The district court made several factual findings and legal conclusions and by an instrument, called an order, dated January 11, 1952, and filed January 12, 1952, the court concluded as follows: "The motion of the defendants to dissolve the said restraining order should be sustained; the motion of the plaintiff to strike from the complaint should be sustained; the objections of the defendants to the filing of the complaint in intervention should be sustained; the motion of the defendants to strike the amended complaint in intervention should be sustained; the motion of the defendants to set aside, annul and dissolve the said restraining order should be sustained.
"Let order be given and made accordingly. The plaintiffs and plaintiffs in intervention may have ten (10) days within which time to file herein exceptions hereto."
From this order plaintiff filed a notice of appeal on January 19, 1952, and before the ten days to file objections had expired. On March 27, 1952, the transcript on appeal was filed in the office of the clerk of this court.
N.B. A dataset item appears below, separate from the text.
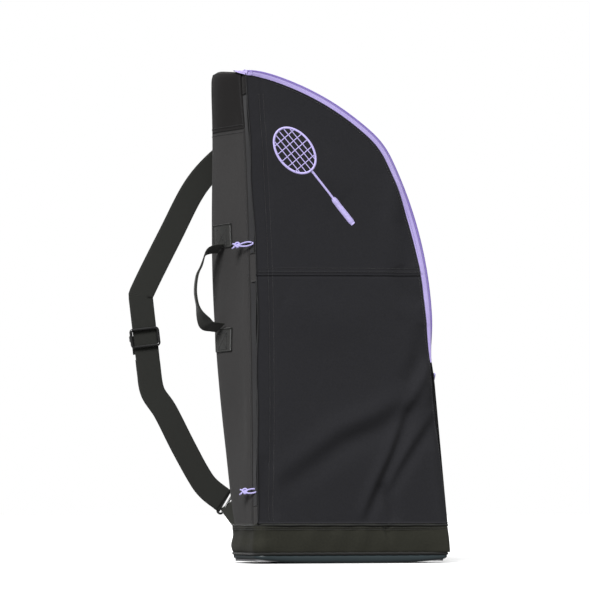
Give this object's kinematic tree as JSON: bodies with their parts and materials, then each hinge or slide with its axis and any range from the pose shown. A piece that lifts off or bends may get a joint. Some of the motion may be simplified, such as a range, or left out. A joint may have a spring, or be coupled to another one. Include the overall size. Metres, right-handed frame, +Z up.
{
  "type": "racket backpack",
  "caption": "Tall soft racket backpack with a flat base, sloping top closed by a curved zip, zipped side pockets, side carry handle and webbing shoulder straps.",
  "frame": {"origin": "middle of the base's underside, on the floor", "axes": "+Z up, -Y out of the front panel, +X to the right as seen from the front"},
  "size_m": [0.4409, 0.2561, 0.7369],
  "materials": {
    "panel_fabric": "fine matte polyester weave",
    "print_film": "thin matte heat-transfer film",
    "side_fabric": "smooth matte polyester",
    "black_fabric": "matte polyester",
    "foam": "closed-cell foam",
    "lining_fabric": "plain thin lining",
    "base_fabric": "coated matte weave",
    "base_rubber": "slightly glossy coated sheet",
    "base_board": "plain",
    "piping": "corded binding",
    "zip_tape": "woven tape",
    "zip_coil": "moulded coil",
    "slider_metal": "satin lacquer",
    "cord": "braided cord",
    "pocket_zip_tape": "woven tape",
    "pocket_zip_coil": "moulded coil",
    "webbing": "flat woven webbing",
    "tab_webbing": "coarse woven webbing",
    "buckle_plastic": "moulded, semi-gloss"
  },
  "bodies": {
    "bag": {"front_panel_lower": "panel_fabric", "front_panel_upper": "panel_fabric", "front_print": "print_film", "left_side_panel": "side_fabric", "top_gusset": "black_fabric", "right_side_panel": "black_fabric", "back_panel_fabric": "black_fabric", "back_panel_foam": "foam", "back_panel_lining": "lining_fabric", "base_tray": "base_rubber", "base_board": "base_board", "base_piping": "piping", "base_band": "base_fabric", "pocket_divider": "lining_fabric", "pocket_shelf": "lining_fabric", "main_zip_start_tape": "zip_tape", "main_zip_front_tape": "zip_tape", "main_zip_front_teeth": "zip_coil", "main_zip_rear_tape": "zip_tape", "main_zip_rear_teeth": "zip_coil", "main_zip_end_stop": "slider_metal", "upper_pocket_zip_front_tape": "pocket_zip_tape", "upper_pocket_zip_rear_tape": "pocket_zip_tape", "upper_pocket_zip_teeth": "pocket_zip_coil", "lower_pocket_zip_front_tape": "pocket_zip_tape", "lower_pocket_zip_rear_tape": "pocket_zip_tape", "lower_pocket_zip_teeth": "pocket_zip_coil", "handle_patches": "webbing", "strap_anchor_patch": "webbing", "left_strap_tab": "tab_webbing", "right_strap_tab": "tab_webbing"},
    "main_zip_slider": {"main_zip_slider": "slider_metal"},
    "main_zip_cord": {"main_zip_cord": "cord"},
    "upper_pocket_zip_slider": {"upper_pocket_zip_slider": "slider_metal"},
    "upper_pocket_zip_cord": {"upper_pocket_zip_cord": "cord"},
    "lower_pocket_zip_slider": {"lower_pocket_zip_slider": "slider_metal"},
    "lower_pocket_zip_cord": {"lower_pocket_zip_cord": "cord"},
    "carry_handle": {"handle_webbing": "webbing"},
    "left_strap": {"left_strap_webbing": "webbing", "left_strap_ring": "buckle_plastic"},
    "left_adjuster": {"left_strap_adjuster": "buckle_plastic", "left_strap_end_loop": "webbing"},
    "right_strap": {"right_strap_webbing": "webbing", "right_strap_ring": "buckle_plastic"},
    "right_adjuster": {"right_strap_adjuster": "buckle_plastic", "right_strap_end_loop": "webbing"}
  },
  "joints": [
    {"name": "main_zip_travel", "type": "hinge", "parent": "bag", "child": "main_zip_slider", "pos_m": [-0.446, -0.0613, 0.35232], "axis": [0, -0.9973, 0.0734], "range_deg": [0, 32]},
    {"name": "main_zip_cord_swing", "type": "hinge", "parent": "main_zip_slider", "child": "main_zip_cord", "pos_m": [0.14129, -0.06659, 0.2804], "axis": [0, 0.9973, -0.0734], "range_deg": [-120, 4]},
    {"name": "upper_pocket_zip_travel", "type": "slide", "parent": "bag", "child": "upper_pocket_zip_slider", "axis": [0, 0.0734, 0.9973], "range_m": [0, 0.213]},
    {"name": "upper_pocket_zip_cord_swing", "type": "hinge", "parent": "upper_pocket_zip_slider", "child": "upper_pocket_zip_cord", "pos_m": [-0.162, -0.05555, 0.47122], "axis": [-1, 0, 0], "range_deg": [-60, 90]},
    {"name": "lower_pocket_zip_travel", "type": "slide", "parent": "bag", "child": "lower_pocket_zip_slider", "axis": [0, 0.0734, 0.9973], "range_m": [0, 0.306]},
    {"name": "lower_pocket_zip_cord_swing", "type": "hinge", "parent": "lower_pocket_zip_slider", "child": "lower_pocket_zip_cord", "pos_m": [-0.162, -0.08294, 0.09923], "axis": [-1, 0, 0], "range_deg": [-60, 90]},
    {"name": "carry_handle_swing", "type": "hinge", "parent": "bag", "child": "carry_handle", "pos_m": [-0.1686, 0.02657, 0.41], "axis": [0, 0, 1], "range_deg": [-60, 60]},
    {"name": "left_strap_swing", "type": "hinge", "parent": "bag", "child": "left_strap", "pos_m": [-0.124, 0.1016, 0.066], "axis": [0.1045, 0, 0.9945], "range_deg": [-110, 0]},
    {"name": "left_adjuster_slide", "type": "slide", "parent": "left_strap", "child": "left_adjuster", "axis": [0.1232, 0, -0.9924], "range_m": [-0.04, 0.025]},
    {"name": "right_strap_swing", "type": "hinge", "parent": "bag", "child": "right_strap", "pos_m": [0.124, 0.1016, 0.066], "axis": [-0.1922, 0, 0.9814], "range_deg": [-165, 0]},
    {"name": "right_adjuster_slide", "type": "slide", "parent": "right_strap", "child": "right_adjuster", "axis": [0.4016, -0.0586, -0.9139], "range_m": [-0.04, 0.025]}
  ]
}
June 5, 1952, defendants filed with this court a motion to strike from the record on appeal, the purported transcript on appeal and to dismissed said appeal. It is urged that the appeal should be dismissed for the following reason, among others: That the order of January 11, 1952, is not a final or appealable order.
Under the applicable statutes relating to appeals to this court, there must be a final judgment or order rendered before review may be had. Beattie v. Hoyt, 3 Mont. 140.
Although the order states that the restraining order should be dissolved and that other thing should be done, it condemns no one and decrees nothing. That the district judge did not consider the order he signed as a final order is apparent from his own closing words, "Let order be given and made accordingly." Delahoussaye v. D.M. Glazer Co., La. App., 182 So. 146.
Nothing further having been done by the lower court to enter the order which was to be given and made, the record presented to this court is not perfected because it does not have a final order from which an appeal may be taken.
The appeal is dismissed without prejudice to further proceedings in the cause and without prejudice to another appeal.
ASSOCIATE JUSTICES BOTTOMLY, ANGSTMAN and FREEBOURN, concur.
On January 12, 1952, the trial judge caused to be filed in the office of the clerk of the trial court, a writing comprising some six typewritten pages indicating the judge's findings as to the facts and his conclusions as to the law.
While the writing is labeled "Order" yet it serves as the trial court's findings and conclusions, R.C.M. 1947, secs. 93-5302 and 93-5303, to which exceptions may be taken and filed. See R.C.M. 1947, secs. 93-5305, 93-5306 and 93-5307.
The concluding paragraph of the so-called "order" reads: "The plaintiffs and plaintiffs in intervention may have ten (10) days within which time to file herein exceptions hereto." But for such quoted paragraph but five days, as prescribed by R.C.M. 1947, sec. 93-5307, would have been allowed for the serving and filing of exceptions to the court's findings and conclusions.
Without serving or filing any exceptions or waiting for the ten days so allowed by the trial court to expire, the plaintiffs on January 19, 1952, and in advance of the entry of any final order or judgment, served and filed notice of appeal from the so-called "order" filed seven days previous.
There has been no final judgment or order entered in this cause. The findings of fact and conclusions of law so filed on January 12, 1952, cannot take the place of a final order or judgment, so as to make the proceedings leading thereto reviewable in advance of the making and entry of such final order or judgment. See Conway v. Fabian, 108 Mont. 287, at pages 302, 303, 89 P.2d 1022; Woodward v. Perkins, 119 Mont. 11, at pages 14, 15, 171 P.2d 997; Diebold v. Diebold, 74 Colo. 557, 558, 223 P. 46, 47.
For these reasons and upon authority of the statutes and cases above cited I concur in the result ordered.